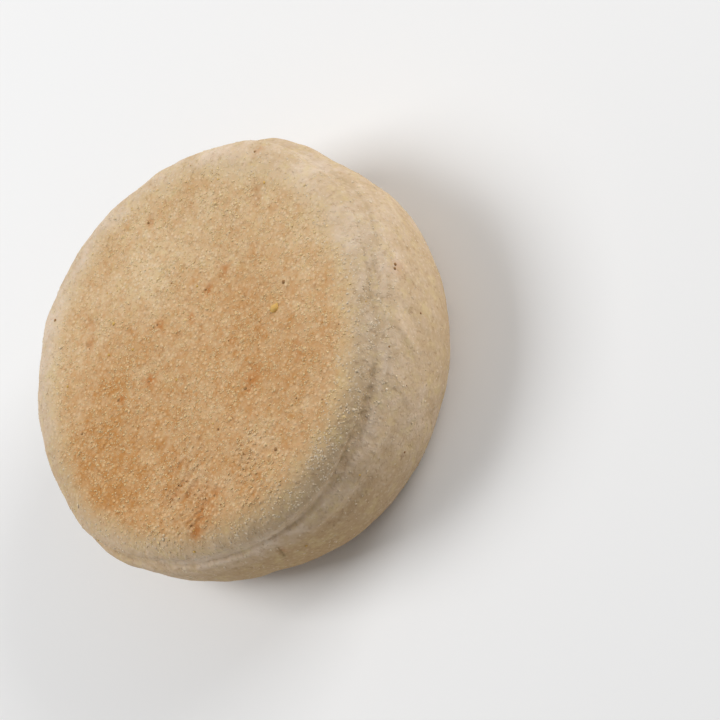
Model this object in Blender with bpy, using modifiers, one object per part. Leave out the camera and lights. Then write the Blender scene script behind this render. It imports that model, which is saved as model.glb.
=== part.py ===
"""A griddle-baked English muffin: one thick round bread, flat where it lay on the griddle, with
rounded shoulders and a crease all round its side, where the upper shoulder folds over the belly.
The origin is on the surface that the muffin rests on, below its middle, and +Z runs up to its top."""

import bpy
import numpy as np

MM = 0.001

# Driving dimensions
RADIUS = 47.7 * MM  # at the belly, before the outline is made uneven
HEIGHT = 32.0 * MM
BELLY_HEIGHT = 0.54 * HEIGHT  # of the widest ring of the side
TOP_RADIUS = 37.0 * MM  # of the flat above, inside the shoulder
REST_RADIUS = 35.5 * MM  # of the flat below
ROUNDNESS = 2.5  # of the side: 2 is an ellipse, and a box would be endless
TOP_HOLLOW = 0.5 * MM  # how far the middle of the top has sunk

# The crease round the side
CREASE_HEIGHT = 0.8 * HEIGHT
CREASE_DEPTH = 1.5 * MM
CREASE_REACH = 2.0 * MM  # above and below its bottom, where it is a third as deep

# Facets
TURNS = 108
FACE_RINGS = 8  # from the middle of the top to its shoulder
UPPER_STEPS = 20
LOWER_STEPS = 12

# Where the outline leaves a circle: direction and width in degrees, then how far the side
# stands out at the top and at the bottom
OUTLINE = [
    (214, 26, -1.5 * MM, -2.6 * MM),
    (171, 14, 1.3 * MM, 0.6 * MM),
    (138, 16, 0.5 * MM, 0.2 * MM),
    (90, 24, 1.6 * MM, 0.7 * MM),
    (54, 16, -0.6 * MM, -0.2 * MM),
    (31, 9, -0.8 * MM, -0.5 * MM),
    (15, 9, 0.6 * MM, 0.4 * MM),
    (-6, 8, -0.9 * MM, -1.1 * MM),
    (-75, 40, 0.5 * MM, 0.4 * MM),
]

# Where the crease wanders: direction and width in degrees, then how much deeper and higher it runs
CREASE_CHANGES = [
    (-58, 32, 0.0 * MM, 4.1 * MM),
    (-30, 16, -0.7 * MM, 1.0 * MM),
    (-60, 14, 0.7 * MM, 0.0 * MM),
    (-110, 18, 0.4 * MM, -0.6 * MM),
    (-142, 24, -0.6 * MM, -1.0 * MM),
    (70, 35, -0.3 * MM, 1.2 * MM),
    (140, 25, 0.2 * MM, -0.8 * MM),
]

# Folds in the belly: direction and width in degrees, height up the side, reach up and down it,
# and how far the dough stands out there
FOLDS = [
    (-96, 6, 23.2 * MM, 1.8 * MM, 0.8 * MM),
    (-106, 11, 19.2 * MM, 1.7 * MM, -0.8 * MM),
    (-30, 20, 20.5 * MM, 2.4 * MM, 0.6 * MM),
    (25, 24, 12.0 * MM, 2.6 * MM, -0.6 * MM),
    (105, 22, 15.0 * MM, 3.0 * MM, 0.6 * MM),
    (178, 18, 17.0 * MM, 2.2 * MM, -0.6 * MM),
]

# Low swells of the top: wavelength, direction in degrees, height and phase in degrees
SWELLS = [
    (61 * MM, 20, 0.28 * MM, 40),
    (43 * MM, 95, 0.22 * MM, 200),
    (29 * MM, 150, 0.15 * MM, 310),
]


def side_curve(flat_radius, half_height, steps):
    """Points of a superellipse, from the edge of a flat face to the widest ring of the side."""
    points = []
    for i in range(steps + 1):
        angle = 0.5 * np.pi * (1 - i / steps)
        outwards = max(np.cos(angle), 0) ** (2 / ROUNDNESS)
        along = max(np.sin(angle), 0) ** (2 / ROUNDNESS)
        points.append((flat_radius + (RADIUS - flat_radius) * outwards, half_height * along))
    return points


def half_section():
    """(distance from the axis, height), from the middle of the top, down the side, to the middle below."""
    top = [(TOP_RADIUS * i / FACE_RINGS, HEIGHT) for i in range(FACE_RINGS)]
    upper = [(d, BELLY_HEIGHT + h) for d, h in side_curve(TOP_RADIUS, HEIGHT - BELLY_HEIGHT, UPPER_STEPS)]
    lower = [(d, BELLY_HEIGHT - h) for d, h in side_curve(REST_RADIUS, BELLY_HEIGHT, LOWER_STEPS)]
    return top + upper + lower[-2::-1] + [(0, 0)]


def near(angle, direction, width):
    """1 at that direction round the axis, falling away smoothly to both sides. All in degrees."""
    apart = (angle - direction + 180) % 360 - 180
    return np.exp(-((apart / width) ** 2))


def smooth_step(value, low, high):
    """0 below low and 1 above high, with a smooth rise between them."""
    share = np.clip((value - low) / (high - low), 0, 1)
    return share * share * (3 - 2 * share)


def made_uneven(points):
    """The turned form's points, moved to where the risen and griddled dough has them."""
    x, y, z = points.T
    angle = np.degrees(np.arctan2(y, x))
    distance = np.hypot(x, y)
    up = z / HEIGHT
    on_side = smooth_step(distance, 0.8 * RADIUS, 0.9 * RADIUS)

    outwards = np.zeros(len(points))
    for direction, width, at_top, at_bottom in OUTLINE:
        outwards += near(angle, direction, width) * (at_bottom + (at_top - at_bottom) * up)
    outwards *= distance / RADIUS

    crease_height = np.full(len(points), CREASE_HEIGHT)
    crease_depth = np.full(len(points), CREASE_DEPTH)
    for direction, width, deeper, higher in CREASE_CHANGES:
        crease_height += near(angle, direction, width) * higher
        crease_depth += near(angle, direction, width) * deeper
    outwards -= on_side * crease_depth * np.exp(-(((z - crease_height) / CREASE_REACH) ** 2))

    for direction, width, height, reach, proud in FOLDS:
        outwards += on_side * proud * near(angle, direction, width) * np.exp(-(((z - height) / reach) ** 2))

    upwards = -TOP_HOLLOW * np.exp(-((distance / (0.5 * RADIUS)) ** 2))
    for wavelength, direction, swell, phase in SWELLS:
        along = x * np.cos(np.radians(direction)) + y * np.sin(np.radians(direction))
        upwards += swell * np.cos(2 * np.pi * along / wavelength + np.radians(phase))
    upwards *= smooth_step(up, 0.7, 1.0)

    stretch = 1 + outwards / np.maximum(distance, MM)
    return np.stack([x * stretch, y * stretch, z + upwards], axis=1)


def crust_material():
    """Pale floury crust."""
    material = bpy.data.materials.new("crust")
    material.use_nodes = True
    shader = material.node_tree.nodes["Principled BSDF"]
    shader.inputs["Base Color"].default_value = (0.60, 0.40, 0.21, 1)
    shader.inputs["Roughness"].default_value = 0.8
    shader.inputs["Metallic"].default_value = 0
    return material


def turned_form(collection):
    """The half section turned about Z with a Screw modifier, as one mesh."""
    section = half_section()
    outline = bpy.data.meshes.new("half_section")
    outline.from_pydata([(d, 0, z) for d, z in section], [(i, i + 1) for i in range(len(section) - 1)], [])
    turning = bpy.data.objects.new("half_section", outline)
    collection.objects.link(turning)
    screw = turning.modifiers.new("Turn", "SCREW")
    screw.steps = TURNS
    screw.render_steps = TURNS
    screw.use_merge_vertices = True
    screw.merge_threshold = 0.05 * MM
    graph = bpy.context.evaluated_depsgraph_get()
    mesh = bpy.data.meshes.new_from_object(turning.evaluated_get(graph))
    bpy.data.objects.remove(turning)
    return mesh


def muffin(collection):
    """The whole bread, which is uncut: one solid, resting on its flat underside."""
    mesh = turned_form(collection)
    mesh.name = "muffin"
    points = np.empty(len(mesh.vertices) * 3, np.float32)
    mesh.vertices.foreach_get("co", points)
    moved = made_uneven(points.reshape(-1, 3).astype(float))
    moved[:, :2] -= 0.5 * (moved[:, :2].min(axis=0) + moved[:, :2].max(axis=0))
    mesh.vertices.foreach_set("co", moved.astype(np.float32).ravel())
    mesh.update()
    mesh.materials.append(crust_material())
    mesh.shade_smooth()
    bread = bpy.data.objects.new("muffin", mesh)
    collection.objects.link(bread)
    return bread


def main():
    for old in list(bpy.data.objects):
        bpy.data.objects.remove(old, do_unlink=True)
    collection = bpy.data.collections.new("english_muffin")
    bpy.context.scene.collection.children.link(collection)
    muffin(collection)


main()
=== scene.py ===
import bpy
import numpy as np
from mathutils import Matrix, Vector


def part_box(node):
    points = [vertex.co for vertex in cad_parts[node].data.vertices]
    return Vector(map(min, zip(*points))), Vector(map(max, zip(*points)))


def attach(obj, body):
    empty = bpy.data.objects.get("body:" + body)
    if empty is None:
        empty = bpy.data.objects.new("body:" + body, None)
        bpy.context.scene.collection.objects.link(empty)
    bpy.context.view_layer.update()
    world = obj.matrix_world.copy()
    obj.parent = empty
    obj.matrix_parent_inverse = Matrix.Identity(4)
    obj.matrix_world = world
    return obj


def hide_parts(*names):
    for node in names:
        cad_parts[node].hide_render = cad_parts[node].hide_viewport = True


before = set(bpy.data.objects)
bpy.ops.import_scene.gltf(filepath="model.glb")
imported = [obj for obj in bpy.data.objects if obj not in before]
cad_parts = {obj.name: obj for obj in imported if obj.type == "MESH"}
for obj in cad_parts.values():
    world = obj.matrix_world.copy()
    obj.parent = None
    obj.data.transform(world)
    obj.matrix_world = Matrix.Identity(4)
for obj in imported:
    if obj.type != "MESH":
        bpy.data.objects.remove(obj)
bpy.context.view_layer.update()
print("frame loaded:", *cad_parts)
mm = 0.001


# A bell: e to the power of minus the square of the distance, which is counted in reaches
def bell(distance, reach):
    return np.exp(-((distance / reach) ** 2))


def turnFrom(direction, angle):  # degrees from a direction to an angle, from -180 to 180
    return (angle - direction + 180) % 360 - 180


def near(angle, direction, width):  # a bell over directions
    return bell(turnFrom(direction, angle), width)


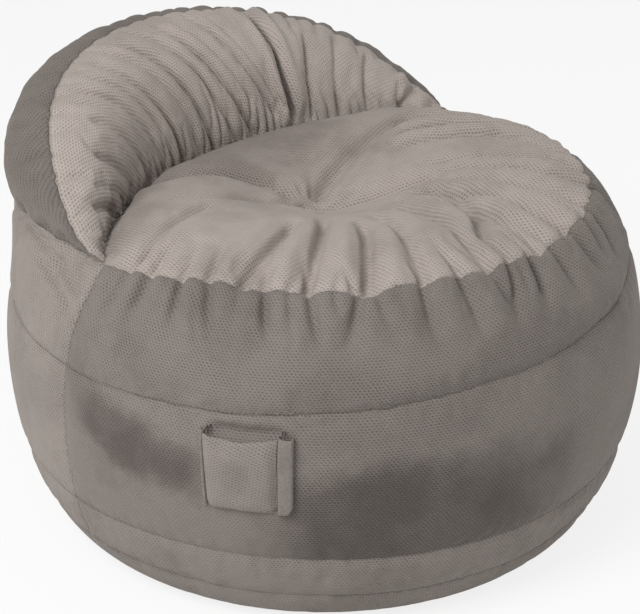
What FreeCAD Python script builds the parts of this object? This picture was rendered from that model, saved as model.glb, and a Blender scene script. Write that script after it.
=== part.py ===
"""Bean bag chair: a round seat drum with a crescent backrest bolster, in a sewn plush cover.

Frame: millimetres, +Z up, origin on the floor under the drum's middle. The chair faces -Y, so the
backrest is at +Y. Angles round the drum are in degrees from +X, and the back is at 90.

The cover is cut from flat panels: a base, a lower band, a side wall, an upper band and a seat panel
for the drum, and an outer and a face panel for the bolster. A long zip in the back lets the filling
out. Two sewn bags hold the filling, one in the drum and one in the bolster, with a divider between.
"""
import FreeCAD, Part
import math
import os

Vector = FreeCAD.Vector

# ---- drum: its outer profile is an ellipse below the belly and another above it
DRUM_RADIUS = 456.0
BELLY_HEIGHT = 260.0
BASE_TUCK = 106.0             # how far the flat of the base lies inside the belly
SHOULDER_REACH = 228.0        # horizontal half-axis of the shoulder's ellipse
SHOULDER_RISE = 300.0         # its vertical half-axis
SEAT_CROWN_RADIUS = 3600.0    # the seat's slight dome, before it is dished
DISH_DEPTH = 32.0
DISH_RADIUS = 205.0           # plan radius of the hollow that a sitter leaves
DISH_FORWARD = 55.0           # how far the hollow's middle lies in front of the drum's axis

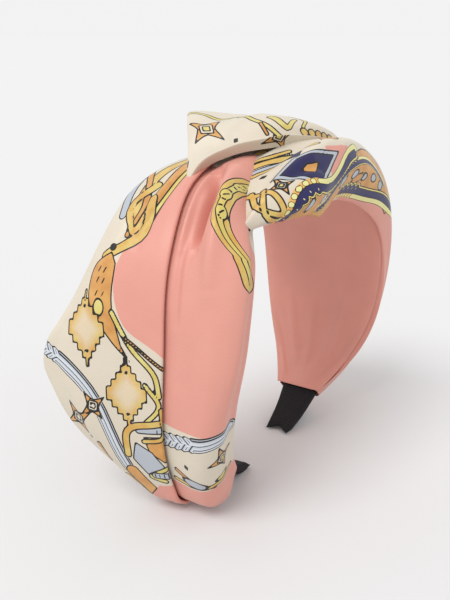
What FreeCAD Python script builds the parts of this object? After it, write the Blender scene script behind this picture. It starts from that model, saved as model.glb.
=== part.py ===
import FreeCAD, Part
import math
import os
from FreeCAD import Vector

# Knotted headband, millimetres. +Z up, +X to the wearer's right hand side of the hoop as drawn,
# -Y the front edge. Every place is given as (s, y, d): s is the distance along the hoop from the
# crown (minus to the left leg), y is across the band, d is the height above the hoop's mid-line.

# Hoop outline, crown to tip: three tangent arcs, each a radius and the angle it turns.
crown_radius = 60.0
side_radius = 100.0
tip_radius = 52.0
crown_turn = 77.0
side_turn = 31.0
tip_turn = 60.0

# Sprung plastic hoop
hoop_thickness = 1.8
hoop_crown_width = 16.0
hoop_tip_width = 9.0

# Flex lines, one each side of the knot
flex_reach = 34.0
knuckle_gap = 0.05
opening_clearance = 24.5
closing_clearance = 7.0
leg_start_gap = 0.3

# Layers, from the hoop outwards and inwards
layer_gap = 0.4
stiffener_thickness = 1.0
stiffener_margin = 4.0
lining_thickness = 0.6
lining_gap = 0.4
lining_margin = 0.5
cover_edge = 1.6

# Spacing of the cuts that a lofted piece runs through, and how far across a cut its underside folds
leg_spacing = 10.0
knot_spacing = 9.0
wrap_spacing = 7.0
neck_spacing = 3.0
fold_share = 0.6
block_margin = 5.0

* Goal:
Using the entries above, give again exactly the lines from the line holding "screw.merge_threshold = 0.05 * MM" through the line holding "in imported if". Include both end lines and nothing else.

* The answer:
    screw.merge_threshold = 0.05 * MM
    graph = bpy.context.evaluated_depsgraph_get()
    mesh = bpy.data.meshes.new_from_object(turning.evaluated_get(graph))
    bpy.data.objects.remove(turning)
    return mesh


def muffin(collection):
    """The whole bread, which is uncut: one solid, resting on its flat underside."""
    mesh = turned_form(collection)
    mesh.name = "muffin"
    points = np.empty(len(mesh.vertices) * 3, np.float32)
    mesh.vertices.foreach_get("co", points)
    moved = made_uneven(points.reshape(-1, 3).astype(float))
    moved[:, :2] -= 0.5 * (moved[:, :2].min(axis=0) + moved[:, :2].max(axis=0))
    mesh.vertices.foreach_set("co", moved.astype(np.float32).ravel())
    mesh.update()
    mesh.materials.append(crust_material())
    mesh.shade_smooth()
    bread = bpy.data.objects.new("muffin", mesh)
    collection.objects.link(bread)
    return bread


def main():
    for old in list(bpy.data.objects):
        bpy.data.objects.remove(old, do_unlink=True)
    collection = bpy.data.collections.new("english_muffin")
    bpy.context.scene.collection.children.link(collection)
    muffin(collection)


main()
=== scene.py ===
import bpy
import numpy as np
from mathutils import Matrix, Vector


def part_box(node):
    points = [vertex.co for vertex in cad_parts[node].data.vertices]
    return Vector(map(min, zip(*points))), Vector(map(max, zip(*points)))


def attach(obj, body):
    empty = bpy.data.objects.get("body:" + body)
    if empty is None:
        empty = bpy.data.objects.new("body:" + body, None)
        bpy.context.scene.collection.objects.link(empty)
    bpy.context.view_layer.update()
    world = obj.matrix_world.copy()
    obj.parent = empty
    obj.matrix_parent_inverse = Matrix.Identity(4)
    obj.matrix_world = world
    return obj


def hide_parts(*names):
    for node in names:
        cad_parts[node].hide_render = cad_parts[node].hide_viewport = True


before = set(bpy.data.objects)
bpy.ops.import_scene.gltf(filepath="model.glb")
imported = [obj for obj in bpy.data.objects if obj not in before]
cad_parts = {obj.name: obj for obj in imported if obj.type == "MESH"}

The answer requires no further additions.